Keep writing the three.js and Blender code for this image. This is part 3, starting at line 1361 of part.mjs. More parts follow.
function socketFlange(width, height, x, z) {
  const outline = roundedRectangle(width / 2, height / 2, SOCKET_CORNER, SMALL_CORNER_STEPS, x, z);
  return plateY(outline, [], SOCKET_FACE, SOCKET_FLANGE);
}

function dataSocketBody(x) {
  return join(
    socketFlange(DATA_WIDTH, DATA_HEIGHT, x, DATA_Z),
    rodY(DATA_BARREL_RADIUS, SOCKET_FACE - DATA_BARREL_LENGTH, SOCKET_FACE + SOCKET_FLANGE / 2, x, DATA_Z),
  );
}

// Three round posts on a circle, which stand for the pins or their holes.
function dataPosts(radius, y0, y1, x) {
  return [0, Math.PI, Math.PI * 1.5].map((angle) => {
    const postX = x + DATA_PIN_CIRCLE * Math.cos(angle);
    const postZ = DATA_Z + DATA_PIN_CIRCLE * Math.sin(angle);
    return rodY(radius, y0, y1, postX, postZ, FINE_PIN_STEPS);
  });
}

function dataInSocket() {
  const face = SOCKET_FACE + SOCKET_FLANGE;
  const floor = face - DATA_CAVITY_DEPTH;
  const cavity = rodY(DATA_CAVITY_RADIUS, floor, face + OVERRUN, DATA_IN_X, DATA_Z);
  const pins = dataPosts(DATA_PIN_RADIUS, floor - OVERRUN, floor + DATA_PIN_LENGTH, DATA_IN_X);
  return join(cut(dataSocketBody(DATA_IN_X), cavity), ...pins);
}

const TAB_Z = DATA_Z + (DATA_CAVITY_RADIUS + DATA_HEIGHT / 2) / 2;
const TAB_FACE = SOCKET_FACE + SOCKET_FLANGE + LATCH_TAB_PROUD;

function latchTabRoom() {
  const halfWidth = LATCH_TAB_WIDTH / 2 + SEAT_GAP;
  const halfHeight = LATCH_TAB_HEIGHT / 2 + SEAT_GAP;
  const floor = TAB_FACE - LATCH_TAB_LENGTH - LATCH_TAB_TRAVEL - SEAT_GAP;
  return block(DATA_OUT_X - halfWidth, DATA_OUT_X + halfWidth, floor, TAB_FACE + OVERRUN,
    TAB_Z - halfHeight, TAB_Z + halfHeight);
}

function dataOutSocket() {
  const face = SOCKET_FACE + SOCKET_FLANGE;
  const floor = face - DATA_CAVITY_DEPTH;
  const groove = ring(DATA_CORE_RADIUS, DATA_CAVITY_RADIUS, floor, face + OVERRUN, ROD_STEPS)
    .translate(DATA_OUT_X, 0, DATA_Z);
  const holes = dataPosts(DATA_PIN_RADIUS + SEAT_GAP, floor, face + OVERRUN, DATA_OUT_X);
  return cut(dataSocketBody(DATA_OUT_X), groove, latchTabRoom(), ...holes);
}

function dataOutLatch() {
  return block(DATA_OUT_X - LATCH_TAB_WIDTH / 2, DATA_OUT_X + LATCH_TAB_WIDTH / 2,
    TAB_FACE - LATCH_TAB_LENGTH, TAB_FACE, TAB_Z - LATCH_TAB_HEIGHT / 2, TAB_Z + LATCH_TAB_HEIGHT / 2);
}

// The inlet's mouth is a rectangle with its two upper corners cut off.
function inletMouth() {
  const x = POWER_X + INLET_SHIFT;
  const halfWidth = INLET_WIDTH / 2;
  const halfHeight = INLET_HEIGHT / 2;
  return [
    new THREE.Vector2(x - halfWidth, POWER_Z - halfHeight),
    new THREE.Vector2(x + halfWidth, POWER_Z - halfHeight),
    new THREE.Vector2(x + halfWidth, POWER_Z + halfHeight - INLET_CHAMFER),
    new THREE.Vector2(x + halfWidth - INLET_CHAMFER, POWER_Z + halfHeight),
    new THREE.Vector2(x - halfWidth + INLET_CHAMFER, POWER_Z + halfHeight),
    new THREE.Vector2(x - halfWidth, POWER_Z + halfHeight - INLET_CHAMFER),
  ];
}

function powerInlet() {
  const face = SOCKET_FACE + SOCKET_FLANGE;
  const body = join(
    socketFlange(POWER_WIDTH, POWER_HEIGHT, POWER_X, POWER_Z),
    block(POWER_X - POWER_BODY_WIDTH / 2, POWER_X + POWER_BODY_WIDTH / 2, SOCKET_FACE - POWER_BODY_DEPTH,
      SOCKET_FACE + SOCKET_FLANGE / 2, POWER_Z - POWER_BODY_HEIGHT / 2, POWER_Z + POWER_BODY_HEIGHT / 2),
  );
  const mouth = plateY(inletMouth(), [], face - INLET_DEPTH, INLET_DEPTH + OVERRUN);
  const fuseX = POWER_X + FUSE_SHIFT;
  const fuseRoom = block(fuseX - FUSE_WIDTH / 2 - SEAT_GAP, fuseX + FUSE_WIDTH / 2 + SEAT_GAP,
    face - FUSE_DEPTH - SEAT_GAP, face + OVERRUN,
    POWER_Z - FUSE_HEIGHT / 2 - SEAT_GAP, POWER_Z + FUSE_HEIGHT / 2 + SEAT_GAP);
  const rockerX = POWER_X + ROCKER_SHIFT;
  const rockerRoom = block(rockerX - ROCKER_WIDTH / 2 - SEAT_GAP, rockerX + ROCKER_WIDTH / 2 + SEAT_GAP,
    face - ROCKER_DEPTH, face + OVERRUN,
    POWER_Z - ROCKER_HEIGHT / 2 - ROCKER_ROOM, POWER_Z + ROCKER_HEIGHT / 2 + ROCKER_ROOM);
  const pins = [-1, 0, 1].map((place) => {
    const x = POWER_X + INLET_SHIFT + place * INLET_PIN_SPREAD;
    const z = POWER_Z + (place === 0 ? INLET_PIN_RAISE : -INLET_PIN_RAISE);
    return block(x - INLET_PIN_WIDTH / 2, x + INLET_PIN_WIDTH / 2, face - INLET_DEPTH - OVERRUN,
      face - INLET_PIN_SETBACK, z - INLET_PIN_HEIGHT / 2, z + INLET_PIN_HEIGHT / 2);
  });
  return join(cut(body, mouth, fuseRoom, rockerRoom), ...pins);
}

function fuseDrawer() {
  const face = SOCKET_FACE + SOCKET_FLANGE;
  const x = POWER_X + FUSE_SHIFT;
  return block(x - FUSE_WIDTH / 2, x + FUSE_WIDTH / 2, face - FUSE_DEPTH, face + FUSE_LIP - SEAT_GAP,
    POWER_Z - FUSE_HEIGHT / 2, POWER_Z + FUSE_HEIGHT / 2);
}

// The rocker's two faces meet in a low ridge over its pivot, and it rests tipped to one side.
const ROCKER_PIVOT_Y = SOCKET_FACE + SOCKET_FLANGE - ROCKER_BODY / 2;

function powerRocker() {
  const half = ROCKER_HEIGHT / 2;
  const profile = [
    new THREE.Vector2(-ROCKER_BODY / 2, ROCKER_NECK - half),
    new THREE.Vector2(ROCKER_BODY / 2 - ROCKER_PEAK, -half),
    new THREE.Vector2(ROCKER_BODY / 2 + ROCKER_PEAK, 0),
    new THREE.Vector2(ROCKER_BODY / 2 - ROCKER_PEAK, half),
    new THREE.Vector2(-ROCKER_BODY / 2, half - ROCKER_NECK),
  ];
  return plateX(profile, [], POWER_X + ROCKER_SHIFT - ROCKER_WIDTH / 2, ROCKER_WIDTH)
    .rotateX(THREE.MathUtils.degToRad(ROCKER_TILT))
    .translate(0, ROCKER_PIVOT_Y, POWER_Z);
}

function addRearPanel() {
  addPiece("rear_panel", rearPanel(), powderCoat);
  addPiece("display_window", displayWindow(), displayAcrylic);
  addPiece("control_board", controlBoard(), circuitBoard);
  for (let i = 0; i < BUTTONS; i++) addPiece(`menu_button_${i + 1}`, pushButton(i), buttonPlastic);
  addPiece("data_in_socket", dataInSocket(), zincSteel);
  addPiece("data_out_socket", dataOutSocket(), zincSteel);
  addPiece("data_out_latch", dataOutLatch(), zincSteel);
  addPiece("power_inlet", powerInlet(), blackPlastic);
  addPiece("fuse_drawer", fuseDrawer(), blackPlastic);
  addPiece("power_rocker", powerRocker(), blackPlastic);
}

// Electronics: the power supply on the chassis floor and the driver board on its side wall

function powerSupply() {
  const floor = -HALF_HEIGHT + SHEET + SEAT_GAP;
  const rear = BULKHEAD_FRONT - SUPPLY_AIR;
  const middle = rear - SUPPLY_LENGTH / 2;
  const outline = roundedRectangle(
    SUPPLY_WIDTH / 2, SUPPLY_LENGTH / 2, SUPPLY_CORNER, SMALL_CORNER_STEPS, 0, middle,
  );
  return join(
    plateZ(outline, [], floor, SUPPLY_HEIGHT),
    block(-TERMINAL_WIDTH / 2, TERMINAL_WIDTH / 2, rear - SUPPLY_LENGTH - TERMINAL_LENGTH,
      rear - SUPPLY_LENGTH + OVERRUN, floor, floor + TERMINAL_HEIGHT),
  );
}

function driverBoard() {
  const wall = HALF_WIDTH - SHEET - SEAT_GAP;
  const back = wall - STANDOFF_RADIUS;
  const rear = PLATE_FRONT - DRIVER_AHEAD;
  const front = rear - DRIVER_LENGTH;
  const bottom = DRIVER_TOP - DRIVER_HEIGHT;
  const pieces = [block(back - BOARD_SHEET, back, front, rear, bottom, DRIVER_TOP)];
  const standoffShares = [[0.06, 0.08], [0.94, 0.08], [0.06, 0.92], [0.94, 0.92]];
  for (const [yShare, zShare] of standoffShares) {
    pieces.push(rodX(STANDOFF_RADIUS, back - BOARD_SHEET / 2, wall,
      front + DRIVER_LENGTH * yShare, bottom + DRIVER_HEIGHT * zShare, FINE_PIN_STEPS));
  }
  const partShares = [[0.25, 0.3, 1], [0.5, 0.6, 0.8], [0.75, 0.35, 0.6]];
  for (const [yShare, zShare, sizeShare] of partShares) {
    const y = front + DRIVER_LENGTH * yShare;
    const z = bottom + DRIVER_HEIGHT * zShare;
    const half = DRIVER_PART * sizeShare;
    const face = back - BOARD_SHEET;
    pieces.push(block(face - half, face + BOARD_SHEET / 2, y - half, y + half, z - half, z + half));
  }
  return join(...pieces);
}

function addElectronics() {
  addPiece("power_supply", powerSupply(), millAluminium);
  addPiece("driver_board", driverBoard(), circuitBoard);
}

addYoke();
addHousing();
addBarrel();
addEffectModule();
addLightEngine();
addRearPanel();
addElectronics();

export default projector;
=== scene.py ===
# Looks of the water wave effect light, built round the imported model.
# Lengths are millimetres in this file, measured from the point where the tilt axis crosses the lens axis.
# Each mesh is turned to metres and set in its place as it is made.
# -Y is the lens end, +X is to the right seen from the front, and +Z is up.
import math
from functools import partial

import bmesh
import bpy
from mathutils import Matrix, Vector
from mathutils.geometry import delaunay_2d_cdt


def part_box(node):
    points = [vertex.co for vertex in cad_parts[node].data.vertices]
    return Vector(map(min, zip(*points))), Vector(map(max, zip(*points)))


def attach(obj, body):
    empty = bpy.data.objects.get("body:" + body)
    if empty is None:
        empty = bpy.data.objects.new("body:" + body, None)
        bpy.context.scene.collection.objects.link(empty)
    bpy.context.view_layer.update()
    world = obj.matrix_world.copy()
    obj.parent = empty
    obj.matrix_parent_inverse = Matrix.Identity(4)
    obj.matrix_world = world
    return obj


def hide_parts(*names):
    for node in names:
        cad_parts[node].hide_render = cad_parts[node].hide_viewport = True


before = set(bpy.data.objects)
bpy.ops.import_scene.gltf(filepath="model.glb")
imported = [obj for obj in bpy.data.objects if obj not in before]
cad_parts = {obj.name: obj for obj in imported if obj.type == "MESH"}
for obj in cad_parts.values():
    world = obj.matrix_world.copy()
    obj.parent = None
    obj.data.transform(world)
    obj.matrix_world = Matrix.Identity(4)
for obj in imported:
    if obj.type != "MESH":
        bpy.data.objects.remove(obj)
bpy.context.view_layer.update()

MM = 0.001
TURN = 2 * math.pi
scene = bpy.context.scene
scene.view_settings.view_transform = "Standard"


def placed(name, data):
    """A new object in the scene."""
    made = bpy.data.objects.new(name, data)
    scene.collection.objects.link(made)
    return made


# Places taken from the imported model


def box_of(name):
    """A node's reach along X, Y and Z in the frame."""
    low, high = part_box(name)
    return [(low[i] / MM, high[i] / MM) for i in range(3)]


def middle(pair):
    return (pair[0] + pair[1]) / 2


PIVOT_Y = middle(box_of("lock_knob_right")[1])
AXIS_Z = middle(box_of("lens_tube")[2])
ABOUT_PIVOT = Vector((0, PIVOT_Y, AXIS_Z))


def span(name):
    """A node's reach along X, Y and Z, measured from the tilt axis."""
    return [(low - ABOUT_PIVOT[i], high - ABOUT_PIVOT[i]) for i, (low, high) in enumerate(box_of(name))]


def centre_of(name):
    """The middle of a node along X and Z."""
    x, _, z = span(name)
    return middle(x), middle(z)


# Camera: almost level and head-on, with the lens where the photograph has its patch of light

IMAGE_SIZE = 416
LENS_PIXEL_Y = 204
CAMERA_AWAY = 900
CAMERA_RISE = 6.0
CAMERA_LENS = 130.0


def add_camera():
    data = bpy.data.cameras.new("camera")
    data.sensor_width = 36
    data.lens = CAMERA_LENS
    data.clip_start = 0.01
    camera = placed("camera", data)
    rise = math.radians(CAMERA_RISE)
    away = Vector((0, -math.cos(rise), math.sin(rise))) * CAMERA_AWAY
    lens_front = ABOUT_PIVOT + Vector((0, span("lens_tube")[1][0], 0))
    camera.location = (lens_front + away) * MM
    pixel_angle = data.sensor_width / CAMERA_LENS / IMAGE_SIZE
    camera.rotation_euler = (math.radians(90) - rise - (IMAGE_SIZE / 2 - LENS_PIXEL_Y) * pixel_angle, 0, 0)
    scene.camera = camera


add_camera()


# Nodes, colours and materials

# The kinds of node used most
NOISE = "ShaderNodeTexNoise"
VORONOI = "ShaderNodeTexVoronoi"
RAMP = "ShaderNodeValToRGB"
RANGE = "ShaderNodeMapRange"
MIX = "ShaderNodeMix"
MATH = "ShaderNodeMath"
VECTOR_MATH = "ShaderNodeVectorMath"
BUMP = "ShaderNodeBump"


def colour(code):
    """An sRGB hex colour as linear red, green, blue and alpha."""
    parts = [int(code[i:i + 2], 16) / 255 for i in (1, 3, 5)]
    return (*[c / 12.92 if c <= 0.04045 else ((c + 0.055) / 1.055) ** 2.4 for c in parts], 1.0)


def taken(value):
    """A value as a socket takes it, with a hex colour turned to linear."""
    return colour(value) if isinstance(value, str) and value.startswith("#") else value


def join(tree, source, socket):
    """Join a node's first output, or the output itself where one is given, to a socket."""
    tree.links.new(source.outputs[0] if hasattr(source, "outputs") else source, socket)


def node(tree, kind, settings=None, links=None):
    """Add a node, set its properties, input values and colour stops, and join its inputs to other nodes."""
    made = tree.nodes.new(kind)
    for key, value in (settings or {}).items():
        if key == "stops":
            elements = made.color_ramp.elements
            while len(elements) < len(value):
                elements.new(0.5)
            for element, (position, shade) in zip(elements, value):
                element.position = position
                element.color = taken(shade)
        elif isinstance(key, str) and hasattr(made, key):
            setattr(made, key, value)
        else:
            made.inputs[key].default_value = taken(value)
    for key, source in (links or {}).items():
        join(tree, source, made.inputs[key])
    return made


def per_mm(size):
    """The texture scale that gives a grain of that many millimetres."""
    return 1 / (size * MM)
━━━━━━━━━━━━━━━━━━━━
▶ WHAT YOU ARE ASKED TO DO
Exactly as written, return the lines from the line containing "from mathutils import Matrix, Vector" through the line containing "obj.parent = empty", both included.

▶ FINISHED EXERCISE
from mathutils import Matrix, Vector
from mathutils.geometry import delaunay_2d_cdt


def part_box(node):
    points = [vertex.co for vertex in cad_parts[node].data.vertices]
    return Vector(map(min, zip(*points))), Vector(map(max, zip(*points)))


def attach(obj, body):
    empty = bpy.data.objects.get("body:" + body)
    if empty is None:
        empty = bpy.data.objects.new("body:" + body, None)
        bpy.context.scene.collection.objects.link(empty)
    bpy.context.view_layer.update()
    world = obj.matrix_world.copy()
    obj.parent = empty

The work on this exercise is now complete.